Fear Of Dentist Led Brit To Superglue Broken Teeth — Cheap DIY Dentistry Pretty Common In UK


When Angie Barlow‘s mom was 34, she died of throat cancer. That fear has led the British dogwalker, now 48, to avoid the dentist and instead, superglue her broken teeth back into her jaw, the Daily Mail reported.

“She had a tooth out, and that’s how they found she had cancer. That fear has always been in the back of my mind… you just get your mind set and you just think, you don’t go. You don’t make that phone call.”

She has relied on superglue for 10 years to repair her smile. And the woman was a smoker, so broken teeth were pretty commonplace. The end result of all that DIY dentistry is a whopping 90 percent loss of the bone that supports her top jaw, the Daily Star added.

The toxic chemicals in the superglue are to blame.

To fix her broken chompers, or when a tooth fell out, Angie said “I just put a little bit of glue and try and hold it in place to keep it…so I don’t have a gap. I used glue on the top of the tooth, and then I put it back in place until the glue is set.”

But the DIY job wasn’t exactly perfect. Barlow was left with a horror show in her mouth that kept the woman shuttered in her house, too embarrassed to go outside.

“I feel so self-conscious that I don’t go anywhere really. Even going in the shop, I feel embarrassed. ‘They’d be like, nudge, nudge, look at her,’ you know. Even in front of my son I’m embarrassed to sit and have a conversation with him.”

Her superglue-repaired smile got so bad that she required extensive treatment and repair, an expense that emptied her life-savings.

The operation removed 11 of her broken top teeth, and added six titanium screws into her jaw, to which 12 new, false ones were then attached.

“It’s probably one of the worst cases that I’ve seen and certainly one of the worse cases of desperation, to superglue a tooth back in the mouth,” said Dr. Serpil Djemal, at Kings College Hospital.

Her broken teeth banished – and the superglue hopefully thrown in the garbage can – Barlow feels like a new person.

“There’s no hands over my mouth or embarrassment, and, the difference people have said in me, noticed in me, my friends, things like that, they’re just like, oh my God, you’re more outgoing.”

Sadly, at-home dentistry isn’t uncommon in the UK. People who’ve fallen on hard times, the homeless, those recently released from prison, or those who have other financial priorities, are turning to dentist kits – meant for temporary repairs – as their permanent dental plan, the Guardian reported in April.

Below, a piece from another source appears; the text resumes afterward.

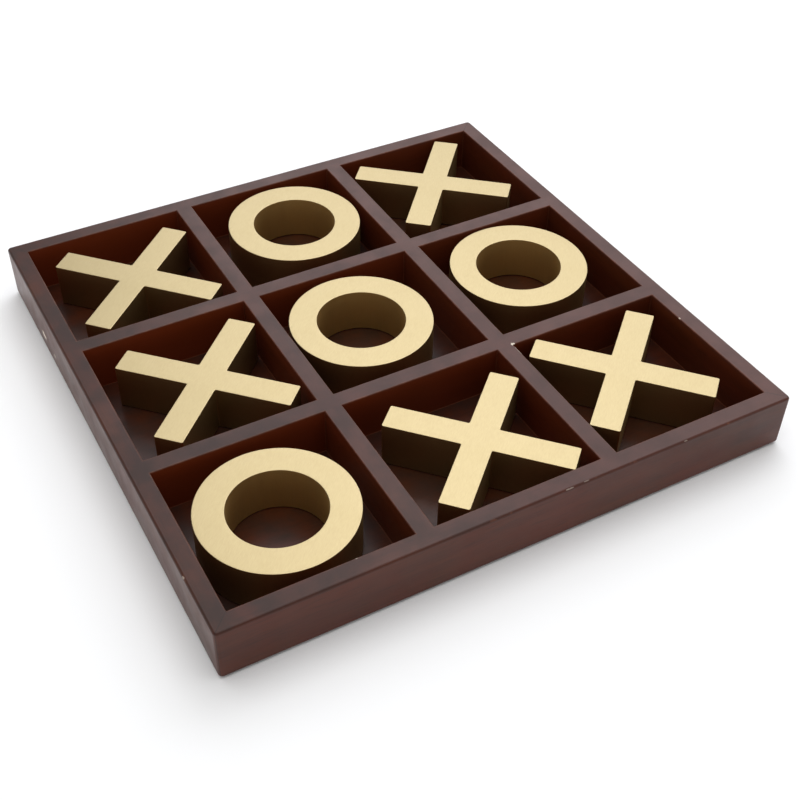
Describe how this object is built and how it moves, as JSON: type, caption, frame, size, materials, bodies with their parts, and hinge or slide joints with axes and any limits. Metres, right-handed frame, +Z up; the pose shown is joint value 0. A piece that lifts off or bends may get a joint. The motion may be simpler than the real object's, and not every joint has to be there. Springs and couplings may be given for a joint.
{
  "type": "tic tac toe set",
  "caption": "Square wooden tray split into cells, with cross and ring playing pieces in metal that lift straight out.",
  "frame": {"origin": "middle of the tray, on the surface its felt pads stand on", "axes": "+X to the right along the front rail, +Y from the front rail to the back rail, +Z up"},
  "size_m": [0.356, 0.356, 0.036],
  "materials": {
    "rail_wood": "dark stained, satin lacquer",
    "divider_wood": "dark stained, satin lacquer",
    "panel_wood": "dark stained, satin lacquer",
    "cross_metal": "brass-tone plated, fine brushed",
    "ring_metal": "brass-tone plated, fine brushed",
    "steel_pins": "bright wire",
    "pad_felt": "pressed felt",
    "dot_felt": "pressed felt"
  },
  "bodies": {
    "tray": {"front_rail": "rail_wood", "back_rail": "rail_wood", "left_rail": "rail_wood", "right_rail": "rail_wood", "base_panel": "panel_wood", "lengthwise_divider_front": "divider_wood", "lengthwise_divider_back": "divider_wood", "crosswise_divider_left": "divider_wood", "crosswise_divider_right": "divider_wood", "corner_pins": "steel_pins", "divider_pins": "steel_pins", "panel_brads": "steel_pins", "tray_pads": "pad_felt"},
    "cross_back_left": {"cross_back_left": "cross_metal", "cross_back_left_felts": "dot_felt"},
    "cross_middle_left": {"cross_middle_left": "cross_metal", "cross_middle_left_felts": "dot_felt"},
    "cross_front_middle": {"cross_front_middle": "cross_metal", "cross_front_middle_felts": "dot_felt"},
    "cross_front_right": {"cross_front_right": "cross_metal", "cross_front_right_felts": "dot_felt"},
    "cross_back_right": {"cross_back_right": "cross_metal", "cross_back_right_felts": "dot_felt"},
    "ring_front_left": {"ring_front_left": "ring_metal", "ring_front_left_felts": "dot_felt"},
    "ring_centre": {"ring_centre": "ring_metal", "ring_centre_felts": "dot_felt"},
    "ring_middle_right": {"ring_middle_right": "ring_metal", "ring_middle_right_felts": "dot_felt"},
    "ring_back_middle": {"ring_back_middle": "ring_metal", "ring_back_middle_felts": "dot_felt"}
  },
  "joints": [
    {"name": "cross_back_left_lift", "type": "slide", "parent": "tray", "child": "cross_back_left", "axis": [0, 0, 1], "range_m": [0, 0.06]},
    {"name": "cross_middle_left_lift", "type": "slide", "parent": "tray", "child": "cross_middle_left", "axis": [0, 0, 1], "range_m": [0, 0.06]},
    {"name": "cross_front_middle_lift", "type": "slide", "parent": "tray", "child": "cross_front_middle", "axis": [0, 0, 1], "range_m": [0, 0.06]},
    {"name": "cross_front_right_lift", "type": "slide", "parent": "tray", "child": "cross_front_right", "axis": [0, 0, 1], "range_m": [0, 0.06]},
    {"name": "cross_back_right_lift", "type": "slide", "parent": "tray", "child": "cross_back_right", "axis": [0, 0, 1], "range_m": [0, 0.06]},
    {"name": "ring_front_left_lift", "type": "slide", "parent": "tray", "child": "ring_front_left", "axis": [0, 0, 1], "range_m": [0, 0.06]},
    {"name": "ring_centre_lift", "type": "slide", "parent": "tray", "child": "ring_centre", "axis": [0, 0, 1], "range_m": [0, 0.06]},
    {"name": "ring_middle_right_lift", "type": "slide", "parent": "tray", "child": "ring_middle_right", "axis": [0, 0, 1], "range_m": [0, 0.06]},
    {"name": "ring_back_middle_lift", "type": "slide", "parent": "tray", "child": "ring_back_middle", "axis": [0, 0, 1], "range_m": [0, 0.06]}
  ]
}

No one really knows how many Britons are avoiding the dentist. The only data is circumstantial: the company that makes the at-home dental kits, DenTek, sells 250,000 a year. But it’s become such a concern that dental charity Dentaid – which usually works in developing countries – is launching a project in the UK. A recent study also found that the poorer classes generally have eight fewer teeth than the richest when both groups reach old age.

And Barlow’s method isn;t the most cringeworthy one people have used to fix their teeth. There’s also the man who cleaned his own cavity then plugged it with toxic epoxy putty, or the woman who popped an abscess with a fork.